Der Rock-Albtraum des ehemaligen KGB

Die russische Band DDT ist zum ersten Mal auf Deutschlandtournee. Erst nach der Machtübernahme durch Michail Gorbatschow konnte ihre LP „Ich habe diese Rolle erhalten“ zur Hymne eines Landes im Umbruch werden

„Wir sind nie eine politische Band gewesen, aber wir sind unserer Bürgerpflicht immer sehr treu geblieben.“ Das sagt Jurij Schewtschuk. Er ist der Gründer und Kopf der russischen Band DDT, einer Rock-Legende in Russland und in den einstigen Republiken der Sowjetunion.
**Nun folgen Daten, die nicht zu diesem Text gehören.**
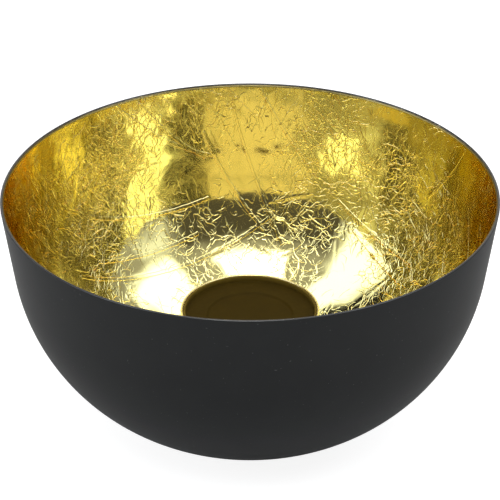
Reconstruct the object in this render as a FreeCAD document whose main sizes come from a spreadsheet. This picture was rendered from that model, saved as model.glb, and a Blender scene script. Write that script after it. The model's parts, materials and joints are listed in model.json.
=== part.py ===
"""Candle bowl: a spun sheet-metal bowl, black outside and lined with metal leaf, with a candle stand
screwed to the middle of its floor.

Millimetres, +Z up. The origin is on the bowl's axis, at the level that the bowl stands on. Every
piece is round about Z, so most of them are a half section in the XZ plane, revolved.
"""

import FreeCAD, Part
import math
import os
from dataclasses import dataclass

import Sketcher

SIZES = {
    # The bowl's outer face: a straight wall that leans outwards, above one round belly.
    "rim_radius": 72.5,
    "bowl_height": 75.0,
    "wall_height": 22.3,
    "wall_taper": 8.0,  # degrees from upright
    "belly_radius": 62.0,
    "sheet": 0.8,
    # The foot: a flat ring to stand on, around a middle that is pressed up to clear the screw head.
    "foot_inner_radius": 17.6,
    "plateau_radius": 15.8,
    "plateau_rise": 3.0,
    "pad_thickness": 1.0,
    "pad_inner_radius": 17.9,
    "pad_outer_radius": 21.6,
    "pad_edge_round": 0.25,
    # The metal leaf with its lacquer, and the film of size that glues it down.
    "leaf": 0.15,
    "size_film": 0.02,
    # The candle stand: a tall drawn cup, with a shallow dish pressed into its mouth.
    "stand_top": 35.4,
    "stand_radius": 20.7,
    "stand_sheet": 0.75,
    "stand_corner": 6.0,
    "dish_clearance": 0.05,
    "dish_drop": 0.1,
    "dish_depth": 1.9,
    "dish_sheet": 0.6,
    "dish_corner": 1.0,
    "recess_radius": 12.7,
    "recess_depth": 0.5,
    "recess_slope": 0.6,
    # M4 fixings: a button-head screw from below, a plain washer, and a nut welded into the stand.
    "screw_hole_radius": 2.25,
    "screw_radius": 2.0,
    "screw_length": 8.0,
    "screw_tip": 0.4,
    "head_radius": 3.8,
    "head_height": 2.2,
    "head_edge": 0.7,
    "head_flat_radius": 2.2,
    "socket_width": 2.5,
    "socket_depth": 1.3,
    "washer_radius": 4.5,
    "washer_hole_radius": 2.15,
    "washer_thickness": 0.8,
    "nut_width": 7.0,
    "nut_height": 3.2,
    "nut_hole_radius": 2.05,
    "joint_gap": 0.02,  # between two faces that rest on each other
}

# Sizes that several pieces share, as expressions of the driving dimensions.
TAPER = "(Sizes.wall_taper * 1 deg)"
BELLY = (
    f"(Sizes.rim_radius - Sizes.wall_height * tan{TAPER} - Sizes.belly_radius * cos{TAPER})",
    f"(Sizes.bowl_height - Sizes.wall_height + Sizes.belly_radius * sin{TAPER})",
)
PLATEAU_Z = "(Sizes.pad_thickness + Sizes.plateau_rise)"
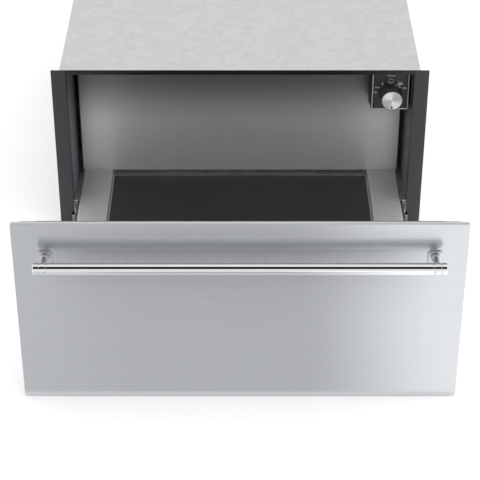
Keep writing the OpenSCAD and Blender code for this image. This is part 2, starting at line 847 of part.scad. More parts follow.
// A plate with rounded corners between the post and the front.
module handle_rose() {
    color(steel) placed(1) difference() {
        along_y(front_face_y - rose_t, rose_t)
            translate([post_x, bar_z - rose_h / 2 + rose_rise])
                rounded_rect(rose_w, rose_h, rose_corner_r);
        rod_y(post_x, bar_z, front_face_y - rose_t - eps, rose_t + 2 * eps, handle_bolt_d / 2 + hole_play);
    }
}
module handle_rose_right() { handle_rose(); }
module handle_rose_left() { left() handle_rose(); }

module handle_bolts() {
    color(zinc) placed(1)
        for (sx = [-1, 1]) {
            rod_y(sx * post_x, bar_z, front_face_y + front_skin_t, bolt_head_h, bolt_head_d / 2);
            rod_y(sx * post_x, bar_z, front_face_y - rose_t - bolt_grip, rose_t + bolt_grip + front_skin_t,
                  handle_bolt_d / 2 - thread_play);
        }
}

// ---- drawer base ----

module drawer_pan() {
    wall_top = platform_z - pan_t;
    color(zinc) placed(1) difference() {
        block([-pan_half, -front_seat, pan_z], [pan_half, drawer_d, wall_top]);
        block([-pan_half + pan_t, -front_seat + pan_t, pan_z + pan_t],
              [pan_half - pan_t, drawer_d - pan_t, wall_top + 1]);
        for (x = front_screw_xs()) {
            rod_y(x, front_screw_z(), -front_seat - eps, pan_t + 2 * eps, screw_d / 2 + hole_play);
            rod_y(x, front_screw_z(), drawer_d - pan_t - eps, pan_t + 2 * eps, screw_d / 2 + hole_play);
        }
    }
}

// A folded cover over the side of the pan and the slide, with its inner edge turned down to the plate.
module platform() {
    color(steel) placed(1) {
        along_y(-front_seat, front_seat + drawer_d) {
            translate([platform_in, platform_z - pan_t])
                square([platform_w, pan_t]);
            translate([platform_out - pan_t, platform_z - platform_fold])
                square([pan_t, platform_fold]);
        }
        block([platform_in, -front_seat + pan_t + fold_play, plate_top + trim_rise],
              [platform_in + pan_t, drawer_d - pan_t - fold_play, platform_z - pan_t / 2]);
    }
}
module platform_right() { platform(); }
module platform_left() { left() platform(); }

// The rib that carries a platform's inner edge, with a ledge for the plate.
module support() {
    x0 = platform_in + pan_t;
    color(zinc) placed(1)
        along_y(0, drawer_d - 2 * pan_t) {
            translate([x0, pan_z + pan_t])
                square([ledge_t, platform_z - 2 * pan_t - pan_z]);
            translate([plate_half - ledge_w, ledge_z])
                square([x0 - plate_half + ledge_w, ledge_t]);
        }
}
module support_right() { support(); }
module support_left() { left() support(); }

module warming_plate() {
    color([0.1, 0.09, 0.09]) placed(1)
        block([-plate_half, plate_inset + trim_w, plate_top - plate_t],
              [plate_half, plate_y1 - trim_w, plate_top]);
}

// The thin metal border that stands a little proud of the plate.
module plate_trim() {
    out = plate_half + trim_w;
    hole = plate_half + seat_play;
    top = plate_top + trim_rise;
    color(steel) placed(1) difference() {
        block([-out, plate_inset, plate_top - plate_t], [out, plate_y1, top]);
        block([-hole, plate_inset + trim_w - seat_play, plate_top - plate_t - eps],
              [hole, plate_y1 - trim_w + seat_play, top + eps]);
    }
}

tray_half = plate_half - ledge_w - 2;
tray_y0 = 12;
tray_y1 = drawer_d - tray_y0 - 2;
tray_z = pan_z + pan_t + insulation_t;

module heater_tray() {
    color(zinc) placed(1) difference() {
        block([-tray_half, tray_y0, tray_z], [tray_half, tray_y1, ledge_z - 0.3]);
        block([-tray_half + tray_t, tray_y0 + tray_t, tray_z + tray_t],
              [tray_half - tray_t, tray_y1 - tray_t, ledge_z]);
    }
}

// One tube bent back and forth: straight runs along X joined by half rings.
module heating_element() {
    r = element_d / 2;
    z = tray_z + tray_t + r;
    y0 = (tray_y0 + tray_y1) / 2 - (element_runs - 1) * element_pitch / 2;
    color("dimgray") placed(1) {
        for (i = [0 : element_runs - 1])
            rod_x(y0 + i * element_pitch, z, -element_run_len / 2, element_run_len, r);
        for (i = [0 : element_runs - 2])
            translate([(i % 2 == 0 ? 1 : -1) * element_run_len / 2, y0 + (i + 0.5) * element_pitch, z])
                rotate([0, 0, i % 2 == 0 ? -90 : 90])
                    rotate_extrude(angle = 180)
                        translate([element_pitch / 2, 0])
                            circle(r);
    }
}

module pan_insulation() {
    color(wool) placed(1) difference() {
        block([-platform_in + pan_t, 4, pan_z + pan_t], [platform_in - pan_t, drawer_d - 6, tray_z]);
        translate([0, cutout_y(), pan_z])
            cylinder(h = tray_z, r = cutout_d);
    }
}

function cutout_y() = drawer_d * 0.5;

// The thermal cut-out, clamped under the heater tray.
module thermal_cutout() {
    color(black) placed(1)
        translate([0, cutout_y(), tray_z]) {
            translate([0, 0, -cutout_h])
                cylinder(h = cutout_h, d = cutout_d);
            translate([-cutout_d * 0.8, -3, -1])
                cube([cutout_d * 1.6, 6, 1]);
        }
}

// The back wall: wide above the slides, narrow behind the pan, with its edges folded backwards.
module drawer_back() {
    wide_z = platform_z - pan_t;
    low_z = pan_z + back_foot_rise;
    color(steel) placed(1) {
        difference() {
            along_y(drawer_d, pan_t) {
                translate([-back_w / 2, wide_z])
                    square([back_w, back_top - wide_z]);
                translate([-pan_half + pan_margin, low_z])
                    square([2 * (pan_half - pan_margin), wide_z - low_z + eps]);
            }
            for (x = front_screw_xs())
                rod_y(x, front_screw_z(), drawer_d - eps, pan_t + 2 * eps, screw_d / 2 + hole_play);
        }
        for (x = [-back_w / 2, back_w / 2 - pan_t])
            block([x, drawer_d + pan_t, wide_z], [x + pan_t, drawer_d + back_fold_d, back_top - pan_t]);
        block([-back_w / 2, drawer_d + pan_t, back_top - pan_t], [back_w / 2, drawer_d + back_fold_d, back_top]);
    }
}

// A hat-section stiffener across the back wall.
module back_brace() {
    half = back_w / 2 - pan_t - 4;
    color(zinc) placed(1)
        along_x(-half, 2 * half)
            translate([drawer_d + pan_t, (platform_z + back_top - brace_h) / 2]) {
                for (z = [0, brace_h - brace_flange])
                    translate([0, z])
                        square([pan_t, brace_flange]);
                for (z = [brace_flange - pan_t, brace_h - brace_flange])
                    translate([0, z])
                        square([brace_d, pan_t]);
                translate([brace_d - pan_t, brace_flange - pan_t])
                    square([pan_t, brace_h - 2 * (brace_flange - pan_t)]);
            }
}

// The screws that join the pan to the front and to the back wall.
module drawer_screws() {
    color(zinc) placed(1)
        for (x = front_screw_xs()) {
            rod_y(x, front_screw_z(), -front_seat + pan_t, screw_head_h, screw_head_r);
            rod_y(x, front_screw_z(), -front_seat - screw_len, screw_len + pan_t, screw_d / 2);
            rod_y(x, front_screw_z(), drawer_d + pan_t, screw_head_h, screw_head_r);
            rod_y(x, front_screw_z(), drawer_d + pan_t - screw_len, screw_len, screw_d / 2);
        }
}

carcass_floor();
carcass_top();
carcass_back();
side_left();
side_right();
liner_left();
liner_right();
frame_strip_left();
frame_strip_right();
top_rail();
rail_outer_left();
rail_outer_right();
rail_outer_screws();
carcass_screws();
control_housing();
control_panel();
rotary_switch();
indicator_lens();
terminal_box();
cable_gland();
rail_middle_left();
rail_middle_right();
outer_cage_left();
outer_cage_right();
outer_balls();
inner_cage_left();
inner_cage_right();
inner_balls();
front_skin();
front_core();
front_inner_panel();
front_gasket();
handle_bar();
handle_collar_left();
handle_collar_right();
handle_cap_left();
handle_cap_right();
handle_rose_left();
handle_rose_right();
handle_bolts();
drawer_pan();
platform_left();
platform_right();
support_left();
support_right();
warming_plate();
plate_trim();
heater_tray();
heating_element();
pan_insulation();
thermal_cutout();
drawer_back();
back_brace();
rail_inner_left();
rail_inner_right();
drawer_screws();
knob_body();
knob_face();
knob_shaft();
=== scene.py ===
import json
import math
import bmesh
import bpy
import numpy as np
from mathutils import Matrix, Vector


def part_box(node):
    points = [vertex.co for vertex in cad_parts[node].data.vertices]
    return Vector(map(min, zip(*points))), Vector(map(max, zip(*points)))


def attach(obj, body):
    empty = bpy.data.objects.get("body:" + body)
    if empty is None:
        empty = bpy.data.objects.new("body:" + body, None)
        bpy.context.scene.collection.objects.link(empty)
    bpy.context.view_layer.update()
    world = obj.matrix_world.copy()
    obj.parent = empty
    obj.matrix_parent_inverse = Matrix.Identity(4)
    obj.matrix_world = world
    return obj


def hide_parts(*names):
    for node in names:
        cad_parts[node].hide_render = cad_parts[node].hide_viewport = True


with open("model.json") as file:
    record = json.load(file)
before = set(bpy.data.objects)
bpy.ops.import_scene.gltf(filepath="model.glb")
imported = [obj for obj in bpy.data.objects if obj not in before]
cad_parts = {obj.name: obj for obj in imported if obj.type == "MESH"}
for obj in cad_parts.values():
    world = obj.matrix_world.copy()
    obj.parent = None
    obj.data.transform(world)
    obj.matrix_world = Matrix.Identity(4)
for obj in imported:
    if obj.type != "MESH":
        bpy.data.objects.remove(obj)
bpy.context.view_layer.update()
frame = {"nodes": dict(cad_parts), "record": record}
nodes = frame["nodes"]
record = frame["record"]
bodyOf = {node: body for body, members in record["behaviour"]["bodies"].items() for node in members}
slotOf = {part["node"]: part["material_slot"] for part in record["subparts"]}
mm = 0.001
quarterTurn = math.pi / 2
fullTurn = 2 * math.pi
print("frame loaded:", len(nodes), "nodes")


def millimetres(**lengths):  # lengths given in millimetres and kept in metres
    return {key: length * mm for key, length in lengths.items()}


# Nodes and materials: small helpers

def fill(tree, sockets, values):
    # A value is another node's output, or it is fixed. One number for a colour is a grey.
    for key, value in values.items():
        if isinstance(value, bpy.types.NodeSocket):
            tree.links.new(value, sockets[key])
        elif sockets[key].type == "RGBA":
            sockets[key].default_value = (*np.broadcast_to(value, 3), 1)
        else:
            sockets[key].default_value = value


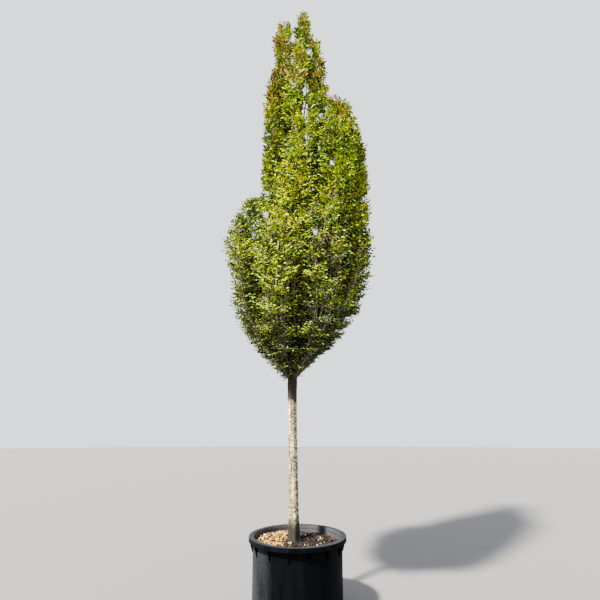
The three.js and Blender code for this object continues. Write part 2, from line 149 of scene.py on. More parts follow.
def mapped_noise(nodes, links, scale, detail, stretch=(1, 1, 1)):
    """A noise pattern fixed to the piece, stretched along its axes."""
    coordinates = nodes.new("ShaderNodeTexCoord")
    mapping = nodes.new("ShaderNodeMapping")
    mapping.inputs["Scale"].default_value = stretch
    pattern = nodes.new("ShaderNodeTexNoise")
    pattern.inputs["Scale"].default_value = scale
    pattern.inputs["Detail"].default_value = detail
    links.new(coordinates.outputs["Object"], mapping.inputs["Vector"])
    links.new(mapping.outputs["Vector"], pattern.inputs["Vector"])
    return pattern.outputs["Fac"]


def graded(nodes, links, fac, stops):
    """Colours along a ramp: stops are (position, (r, g, b)), or (position, grey)."""
    ramp = nodes.new("ShaderNodeValToRGB")
    while len(ramp.color_ramp.elements) < len(stops):
        ramp.color_ramp.elements.new(0.5)
    for element, (position, colour) in zip(ramp.color_ramp.elements, stops):
        element.position = position
        element.color = (*(colour if isinstance(colour, tuple) else (colour,) * 3), 1)
    links.new(fac, ramp.inputs["Fac"])
    return ramp.outputs["Color"]


def blended(nodes, links, fac, low, high, way="MIX"):
    """Mixes two colours, each a socket or (r, g, b), by a factor socket or number."""
    mix = nodes.new("ShaderNodeMix")
    mix.data_type = "RGBA"
    mix.blend_type = way
    for socket, value in ((mix.inputs[0], fac), (mix.inputs[6], low), (mix.inputs[7], high)):
        if isinstance(value, bpy.types.NodeSocket):
            links.new(value, socket)
        else:
            socket.default_value = (*value, 1) if isinstance(value, tuple) else value
    return mix.outputs[2]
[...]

Angesichts ihrer brisanten Geschichte wirkt solch ein Zitat komisch harmlos. Denn sie waren einer der Rock-Albträume, die den KGB in den Achtzigern heim gesucht hatte.

Für die Menschen in der Sowjetunion dagegen waren und sind DDT das „Gewissen Russlands“. Wenn die Band heute singt, kommen schon mal 120.000 Menschen zu einem Konzert. Ihre Konzept-Shows sind energetisch und schweißtreibend, musikalisch balancieren sie zwischen Folk, Rock und Hardrock. Bis heute haben DDT rund 30 Millionen Exemplare ihrer 20 Platten, CDs und Kassetten verkauft, offiziell. Inoffiziell seien es wohl hunderte Millionen, sagt Andrej Muratov. Er war von 1987 bis 1992 der Keyboarder der Band und lebt heute in Mülheim an der Ruhr. Seit fünf Jahren hat er daran gearbeitet, DDT nach Deutschland zu holen. Muratov kann viele Geschichten erzählen aus dem Paralleluniversum, das die Rockmusik in der Sowjetunion zwischen Keller und Bühne führen musste: „Einmal waren wir in Ufa. Und für ein Lied zeigten wir unsere Erlaubnis aus Petersburg. Doch der zuständige Herr sagte: Ufa ist nicht Petersburg.“ Folglich durfte der Song in der Provinzstadt des westlichen Ural nicht gespielt werden. Das änderte sich erst 1986 – als Michail Gorbatschow befand, dass Perestrojka auch heiße, die Sowjetunion rocken zu lassen.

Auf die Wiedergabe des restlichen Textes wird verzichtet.